Eric Church defines current Outlaw Country scene with “Mr. Misunderstood”

Eric Church defines current Outlaw Country scene with Mr. Misunderstood

Roman Harrison, Columnist

Eric Church is referred to by many as the king of the current day “Bad Boy Outlaw” country. This is high praise given the names that have belonged to this brand of country in the past, the likes of Willie Nelson, Waylon Jennings, Hank Williams Jr., and Johnny Cash, to name a few. Outlaw Country is one of the most legendary sub-genres of country music as well as one of the most recognizable sounds with its stripped-down, raw emotion. Despite the high pedigree, Church fits into this category perfectly, one of the only in country music that does. Church burst onto the scene in 2006 with the album Sinners Like Me, an album that produced three top 20 singles. All six of Church’s albums have been successful and are downright good, but there is one crowning jewel that just cannot be ignored. That album is Mr. Misunderstood. One of my personal favorite albums, it is a complex arrangement of songs that feature more ups and downs than a roller coaster. Mr. Misunderstood really is an outstanding piece of work in Church’s repertoire, all written or co-written by him. 

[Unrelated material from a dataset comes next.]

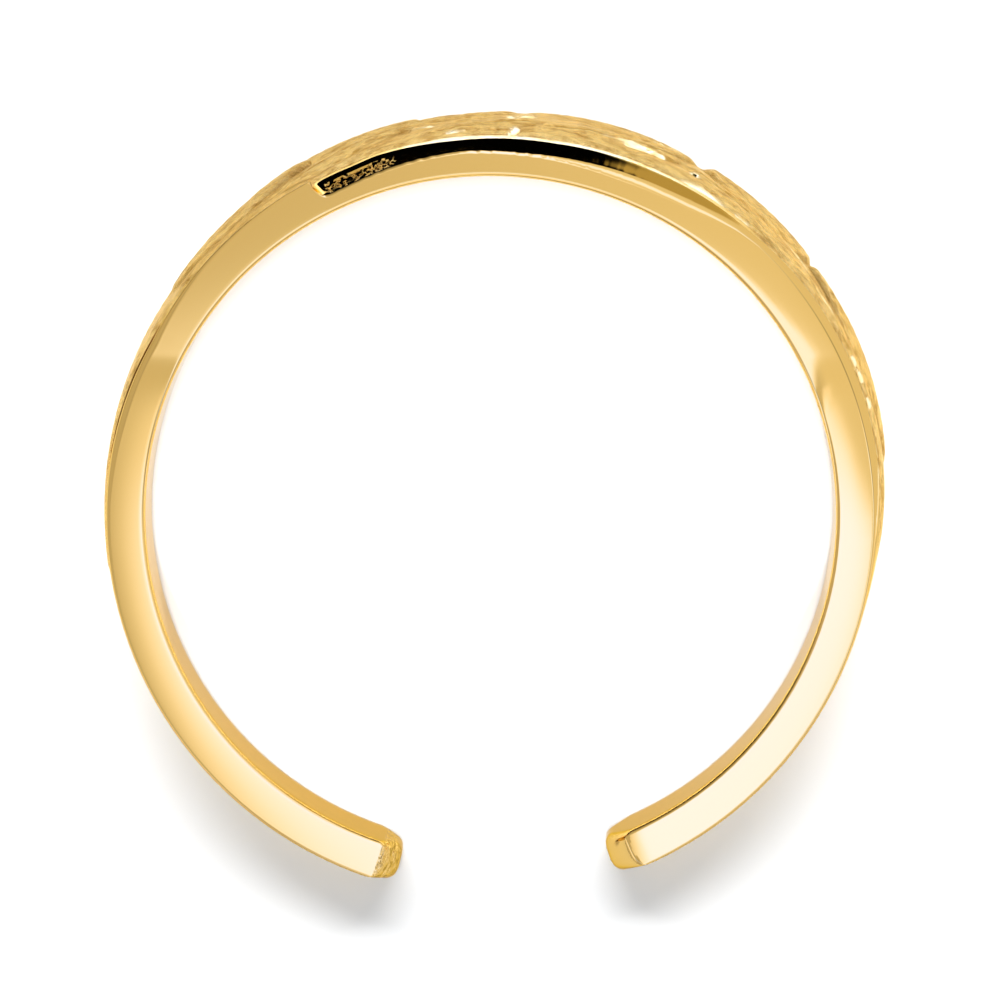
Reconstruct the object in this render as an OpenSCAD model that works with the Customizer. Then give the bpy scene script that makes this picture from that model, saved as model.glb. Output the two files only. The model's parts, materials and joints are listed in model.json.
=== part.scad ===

A wide variety of influences have influenced Church, ranging from Waylon Jennings and Merle Haggard to Metallica and AC/DC. His songs also reflect influence from blues artists through his riffs and lyricism. This assortment is demonstrated in the complexity of Mr. Misunderstood. The album opens with the title track, a song that directly displays the varying moods and tempos of the album. The track begins with what appears to be a slow acoustic ballad, with the lyrics opening with, “Hey there, weird kid in your high-top shoes…” The title track then bursts into a raucous third verse that demonstrates Church’s heavy rock influences, only to be wound down back into the acoustic style last verse repeating the first verse. In this song, Church is speaking to a younger individual explaining showing that there is some hope and how he was just the same as they were- an actual “Mr. Misunderstood.”

“Mr. Misunderstood” is then followed by “Mistress Named Music,” a deep ballad that further shows Church’s range of influences. This song presents a complex story about the connection music can have on a person, even at a young age. As shown in the first verse, Church writes, “Just five years old, my church shoes a dangling.” The instrumentation on this track is impeccable, easing in with basic piano and simple drum beats but then exploding later into an instrumental bridge with hints of other classic songs hidden away in it. An Eagles-type acoustic riff can be heard right before the electric guitar explodes into a Led Zeppelin-esque portion. This is simply Eric Church showing us his depth of music knowledge and also showing growth of the character’s taste in music. The instrumentation of “A Mistress Named Music” is deeply intertwined with the lyrics and the mood. One of my favorites on this album, it develops nicely and presents a theme with which Church seems to identify closely. 

Further on into the album (opening up Side B if you are listening on vinyl as I am) resides a song called “Round Here Buzz.” Another deep song, this leans more toward being a drinking song. The song presents a male narrator who is stuck in his hometown as his ex goes off to chase her dreams. It features excellent instrumentation and, as with all songs written by Church, superbly deep and complex lyrics. A few other songs that show Eric’s songwriting prowess include “Kill a Word,” which demonstrates Church’s adeptness with a pen through his use of word play – such as in the final verse, ”’Cause you can’t unhear, you can’t unsay/ But if it were up to me to change/ I’d turn lies and hate to love and truth.” In “Knives of New Orleans,” a cutting song that has lines that are bound to stick with you, puts down solid lyrics such as “I did what did/ I have no regrets/ When you cross the line/ You get what you get,” and “Tonight a bleeding memory is tomorrow’s guilty vein.” Then, in “Record Year,” the radio hit on the album alongside “Mr. Misunderstood” and “Round Here Buzz,” all continue the word play strewn throughout each song like clothes on the floor of a teenager’s bedroom.  The album closes out with a final track, “Three Year Old,” a touching song with minimal instrumentation that provides a perfect backing to the eloquent lyrics presented by Church. It’s not one of his more popular songs, but it is one of my personal favorites on the album. It is likely to tug on the listener’s heart strings, as are many of the songs on the album.

Mr. Misunderstood was released as a surprise album in 2015, first to members of Church’s fan club then a few days later on streaming services. This is to say, there was no build up, no big promotion – nothing. This serves to show Church’s confidence in his songwriting and the project in general. He believed that the album itself had enough power, in the lyricism and instrumentation, to deeply connect with his audience. And that it did. It has the power to make the listeners see themselves in at least one song if not multiple tracks. I feel comfortable saying that Church is the best songwriter in country music at the moment, and this album shows that. Mr. Misunderstood truly is the crown jewel of Church’s discography.